RECORDS SUPPLIED -

◆ ◆ ◆

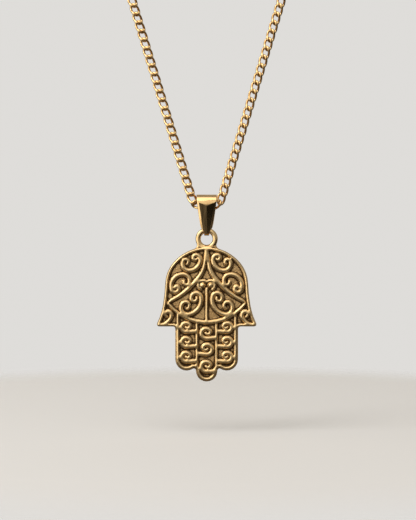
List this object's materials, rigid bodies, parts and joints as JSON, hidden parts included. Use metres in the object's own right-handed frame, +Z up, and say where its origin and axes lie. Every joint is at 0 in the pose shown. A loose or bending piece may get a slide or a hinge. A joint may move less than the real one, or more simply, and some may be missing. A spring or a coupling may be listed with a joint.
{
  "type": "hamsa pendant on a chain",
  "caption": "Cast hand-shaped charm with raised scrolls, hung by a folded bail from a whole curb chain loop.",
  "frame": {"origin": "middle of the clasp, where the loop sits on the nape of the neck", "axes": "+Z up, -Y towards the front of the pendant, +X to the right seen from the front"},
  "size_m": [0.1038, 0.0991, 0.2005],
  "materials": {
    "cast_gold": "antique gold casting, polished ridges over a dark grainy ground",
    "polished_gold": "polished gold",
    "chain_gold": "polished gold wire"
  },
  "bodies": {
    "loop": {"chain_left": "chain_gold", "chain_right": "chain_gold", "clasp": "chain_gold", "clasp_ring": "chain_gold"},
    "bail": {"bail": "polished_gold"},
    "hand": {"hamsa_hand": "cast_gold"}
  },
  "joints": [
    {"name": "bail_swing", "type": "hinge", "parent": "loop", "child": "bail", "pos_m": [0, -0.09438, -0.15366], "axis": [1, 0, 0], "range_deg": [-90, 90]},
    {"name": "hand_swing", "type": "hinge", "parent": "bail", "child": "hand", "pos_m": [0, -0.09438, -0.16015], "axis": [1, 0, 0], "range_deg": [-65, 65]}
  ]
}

◆ ◆ ◆

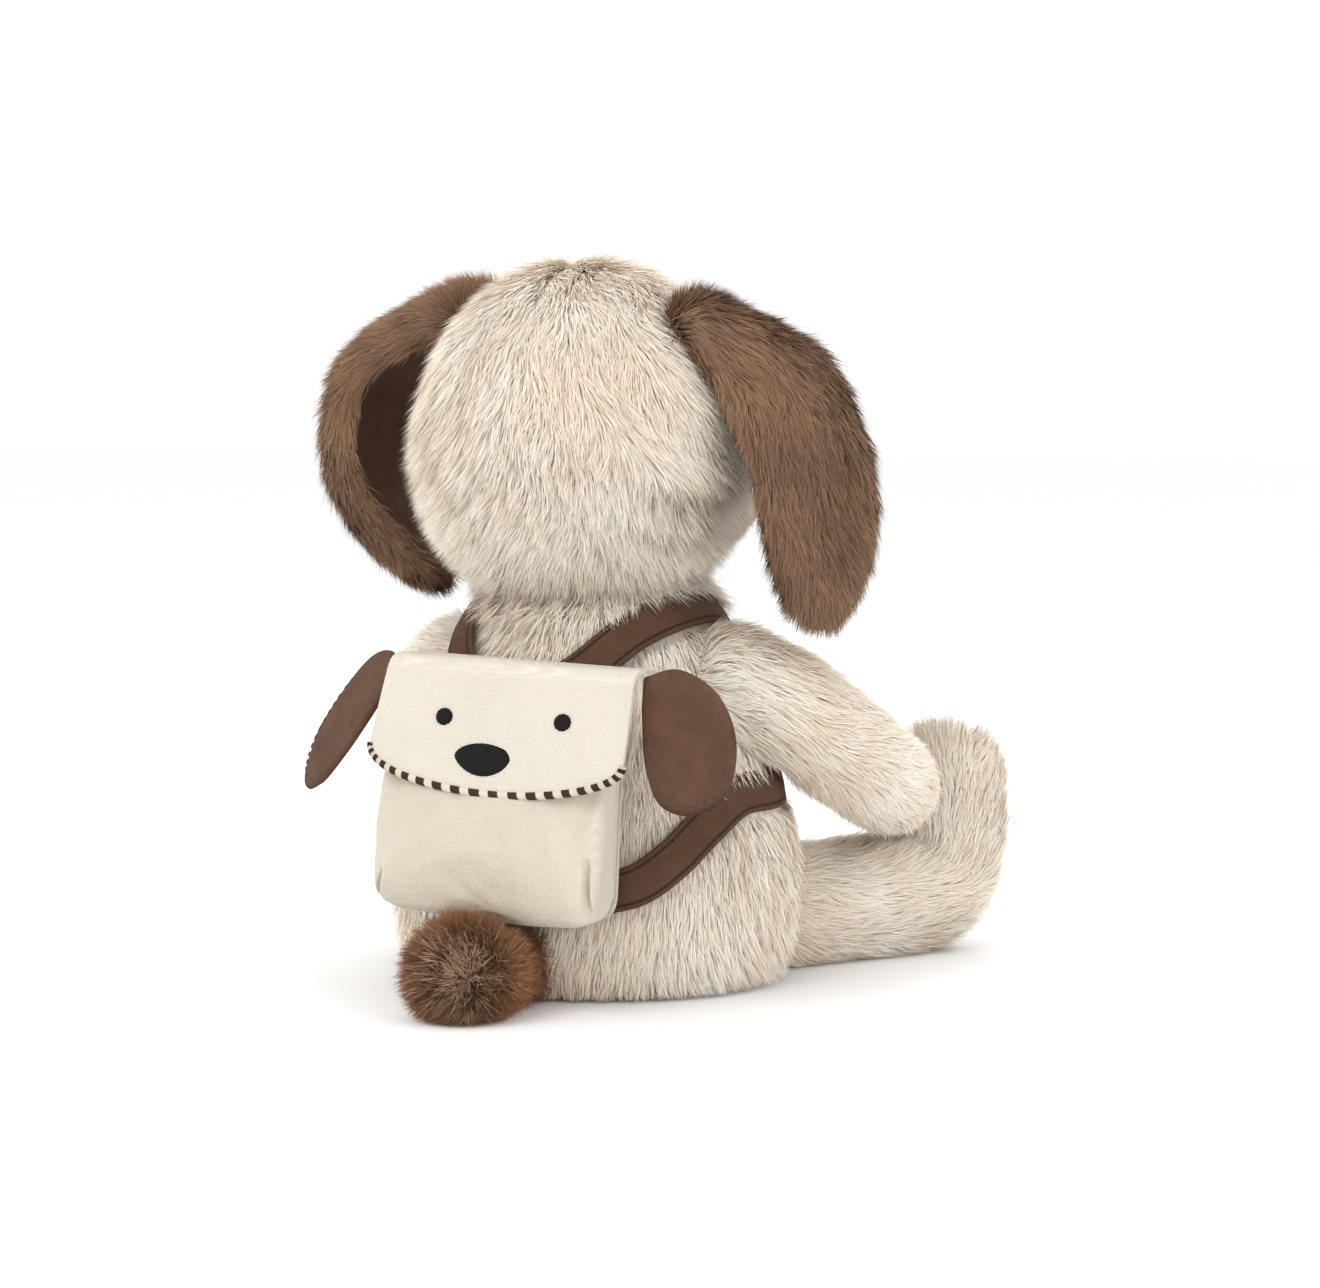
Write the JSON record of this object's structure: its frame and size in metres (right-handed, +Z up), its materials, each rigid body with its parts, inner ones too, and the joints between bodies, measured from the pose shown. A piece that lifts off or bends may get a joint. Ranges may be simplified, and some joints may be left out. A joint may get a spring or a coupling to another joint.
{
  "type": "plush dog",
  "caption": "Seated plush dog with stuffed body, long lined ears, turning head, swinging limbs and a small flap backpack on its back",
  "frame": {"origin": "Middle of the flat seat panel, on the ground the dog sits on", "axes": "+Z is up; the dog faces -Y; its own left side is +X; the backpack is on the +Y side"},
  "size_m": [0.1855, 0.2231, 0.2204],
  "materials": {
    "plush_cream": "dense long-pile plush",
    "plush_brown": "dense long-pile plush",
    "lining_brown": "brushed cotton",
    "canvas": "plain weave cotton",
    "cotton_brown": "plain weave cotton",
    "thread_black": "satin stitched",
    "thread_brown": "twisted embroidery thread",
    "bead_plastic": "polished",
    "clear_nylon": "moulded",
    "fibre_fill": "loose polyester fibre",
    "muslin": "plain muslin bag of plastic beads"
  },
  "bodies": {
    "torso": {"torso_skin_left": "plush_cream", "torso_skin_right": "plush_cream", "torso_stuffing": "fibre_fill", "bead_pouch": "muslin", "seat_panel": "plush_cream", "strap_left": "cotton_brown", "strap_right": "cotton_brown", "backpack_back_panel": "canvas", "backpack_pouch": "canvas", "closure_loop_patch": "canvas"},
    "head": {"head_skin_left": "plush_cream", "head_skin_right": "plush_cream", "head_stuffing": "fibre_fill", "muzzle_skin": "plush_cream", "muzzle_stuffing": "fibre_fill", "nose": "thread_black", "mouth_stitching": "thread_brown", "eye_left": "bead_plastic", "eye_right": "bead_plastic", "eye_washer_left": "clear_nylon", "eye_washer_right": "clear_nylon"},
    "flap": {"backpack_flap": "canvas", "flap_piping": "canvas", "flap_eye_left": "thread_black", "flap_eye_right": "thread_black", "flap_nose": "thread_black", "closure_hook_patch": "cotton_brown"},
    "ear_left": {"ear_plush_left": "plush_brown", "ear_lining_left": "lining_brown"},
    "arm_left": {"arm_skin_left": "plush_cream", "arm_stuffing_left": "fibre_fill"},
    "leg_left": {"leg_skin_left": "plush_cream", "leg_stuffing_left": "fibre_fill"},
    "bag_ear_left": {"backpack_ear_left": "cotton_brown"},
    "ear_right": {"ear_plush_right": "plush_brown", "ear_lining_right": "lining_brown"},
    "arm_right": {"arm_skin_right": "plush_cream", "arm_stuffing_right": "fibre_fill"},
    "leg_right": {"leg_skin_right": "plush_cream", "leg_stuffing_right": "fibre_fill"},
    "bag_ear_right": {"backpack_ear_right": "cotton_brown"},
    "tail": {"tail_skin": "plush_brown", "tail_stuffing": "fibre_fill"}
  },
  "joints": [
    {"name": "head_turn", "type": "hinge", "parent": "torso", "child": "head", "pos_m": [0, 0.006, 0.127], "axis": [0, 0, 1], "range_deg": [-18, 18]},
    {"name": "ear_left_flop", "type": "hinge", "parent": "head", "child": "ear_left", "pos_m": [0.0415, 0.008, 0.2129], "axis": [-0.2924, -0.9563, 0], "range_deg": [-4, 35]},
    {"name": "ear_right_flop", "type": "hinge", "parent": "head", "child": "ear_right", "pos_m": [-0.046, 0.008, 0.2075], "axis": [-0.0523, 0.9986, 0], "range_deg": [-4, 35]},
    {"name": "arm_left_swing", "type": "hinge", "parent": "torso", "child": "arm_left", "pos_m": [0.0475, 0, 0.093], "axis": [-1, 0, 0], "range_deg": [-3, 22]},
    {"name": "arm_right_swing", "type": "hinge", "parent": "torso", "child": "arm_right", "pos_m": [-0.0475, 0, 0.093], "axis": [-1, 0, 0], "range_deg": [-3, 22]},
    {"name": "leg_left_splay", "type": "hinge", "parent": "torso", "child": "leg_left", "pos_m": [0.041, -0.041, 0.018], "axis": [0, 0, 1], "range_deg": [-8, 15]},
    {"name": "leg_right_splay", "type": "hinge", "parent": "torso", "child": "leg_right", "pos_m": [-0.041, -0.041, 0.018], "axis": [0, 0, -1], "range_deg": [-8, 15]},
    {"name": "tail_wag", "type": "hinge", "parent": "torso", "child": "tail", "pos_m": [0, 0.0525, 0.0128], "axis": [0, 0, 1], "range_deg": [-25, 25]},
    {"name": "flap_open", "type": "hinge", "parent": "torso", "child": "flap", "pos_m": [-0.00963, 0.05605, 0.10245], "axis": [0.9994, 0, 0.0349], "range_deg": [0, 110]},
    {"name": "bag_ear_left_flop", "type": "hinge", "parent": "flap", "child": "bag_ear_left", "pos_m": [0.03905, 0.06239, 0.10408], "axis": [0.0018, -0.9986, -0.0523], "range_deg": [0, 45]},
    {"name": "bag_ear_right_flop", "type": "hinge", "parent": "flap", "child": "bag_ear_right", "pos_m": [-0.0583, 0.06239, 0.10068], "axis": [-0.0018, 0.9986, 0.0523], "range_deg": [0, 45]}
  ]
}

◆ ◆ ◆

WORK TO COMPLETE -
Pick out the lines that have the word "where". Copy them all.

TASK OUTPUT -
List this object's materials, rigid bodies, parts and joints as JSON, hidden parts included. Use metres in the object's own right-handed frame, +Z up, and say where its origin and axes lie. Every joint is at 0 in the pose shown. A loose or bending piece may get a slide or a hinge. A joint may move less than the real one, or more simply, and some may be missing. A spring or a coupling may be listed with a joint.
  "frame": {"origin": "middle of the clasp, where the loop sits on the nape of the neck", "axes": "+Z up, -Y towards the front of the pendant, +X to the right seen from the front"},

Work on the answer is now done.